Here, papaya trees grow rampant, and the papaya above cost something like 15 cents.
We eat papaya almost every day.
And we eat pineapple almost every day.
Yes, they are small ones, but they are the best pineapple you've ever had.
and they, along with the papaya, are the cheapest fruit in town.

These fruits, exotic by some standards,
are staples in this economy.

And this slicing open of a papaya also slices open a door somewhere in my mind.
As the seeds slide over and around the blade of the knife, the seed of an idea plants itself inside of me.

Not all fruit is equally valuable to all men.

What is of value to us 
may be a fruit you would be more than ready to trade for one of ours.

I won't tell you how much we might be willing to pay for a fresh strawberry.
Or any fresh berry for that matter.
Or a Bartlett pear, 
or a peach.  
Fruit that's not only rare, it's just not here.

So, I wonder, are the fruits of the Spirit also not all of equal value in all men?

The fruit I might most value, because it is most rare in my life,
might be plentiful in yours.

But the fruit of the Spirit is love, joy, peace, forbearance, kindness, goodness, faithfulness,  gentleness and self-control. Against such things there is no law. 
Galatians 5:22-23

The joy I find most exotic, most unattainable, is perhaps truly more valuable fruit when it finally is found growing in the soil of my heart.  
Conversely, the fruit of gentleness may grow more naturally there, so though it may be considered of high value to another, in my life does God see it of less value, because it comes more easily, more naturally?

Could it be that not all fruit is of equal value?

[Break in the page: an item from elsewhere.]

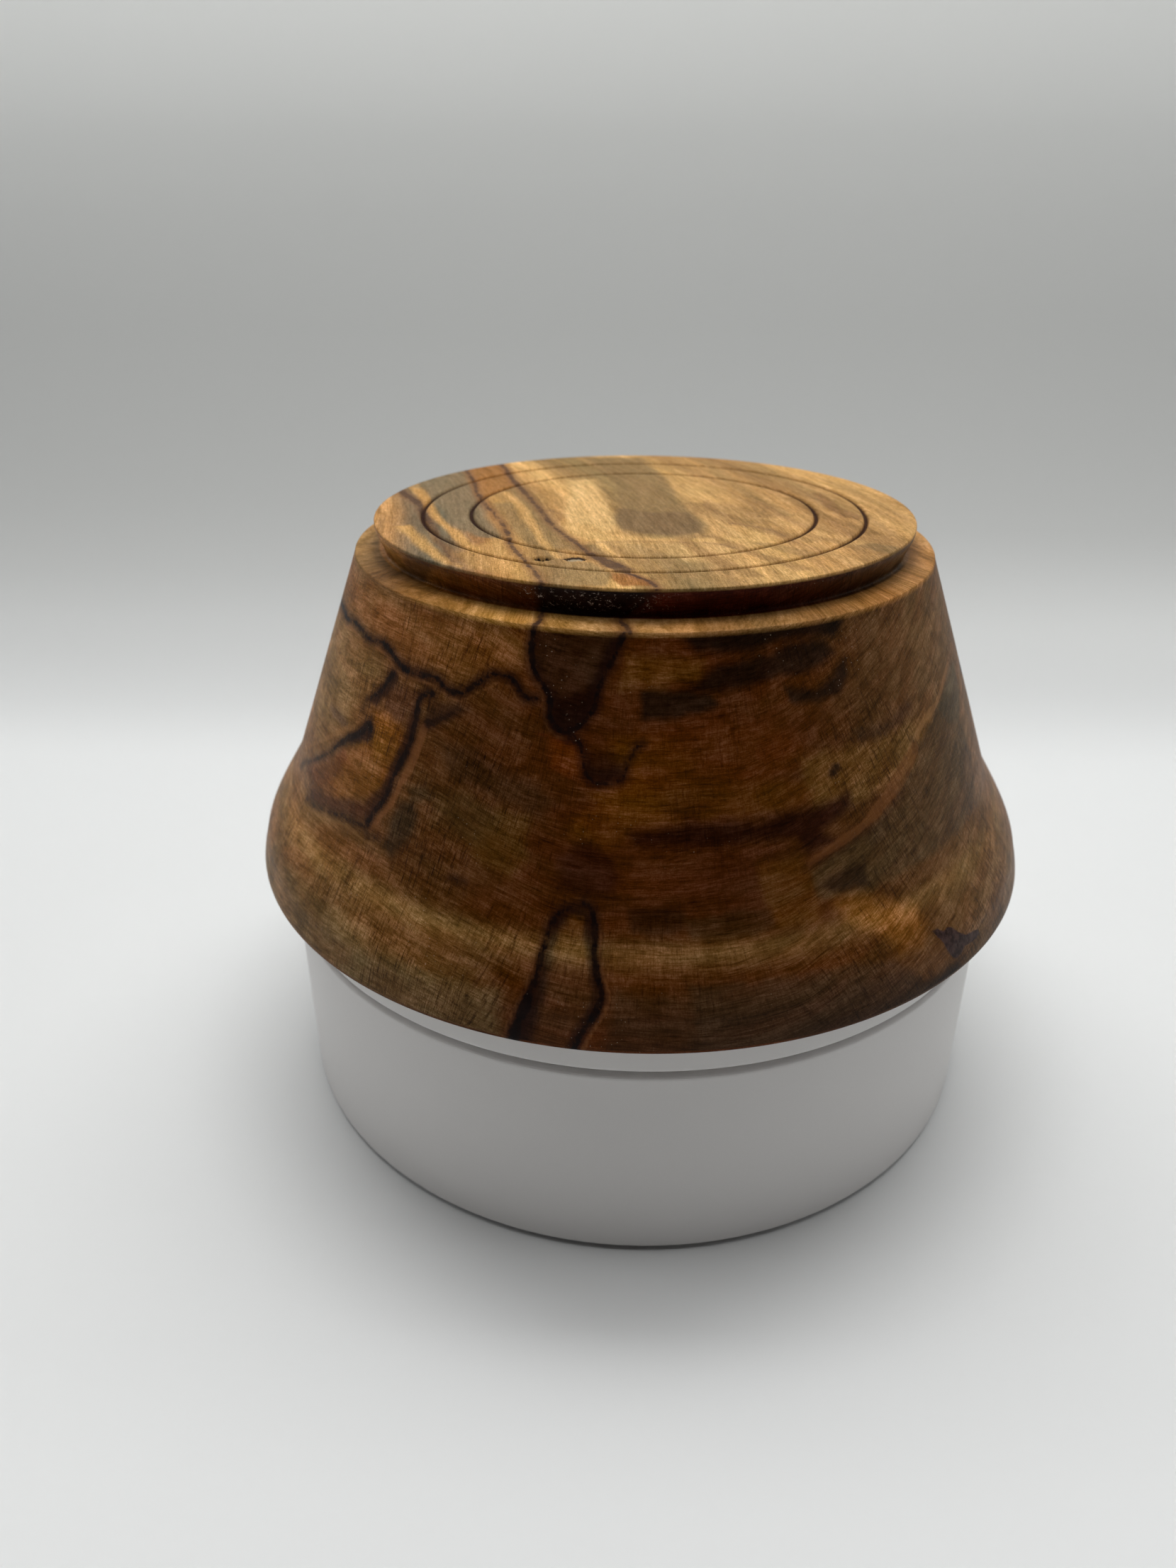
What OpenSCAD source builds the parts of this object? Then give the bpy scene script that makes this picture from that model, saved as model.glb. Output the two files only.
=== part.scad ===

When I find myself craving peace,
when I ask the Lord of the Harvest to develop that fruit in me,
and He, 
despite the hostile soil 
and the weeds that would choke it out,
finally brings the fruit of peace in my life,
is it not of greater worth than if it had come easily to me?

So I take heart.
Those most rare fruits,
the ones I crave to see in my life,
are the fruits that even in a small, under-grown, unripe condition
may actually be of great worth in the sight of my Maker.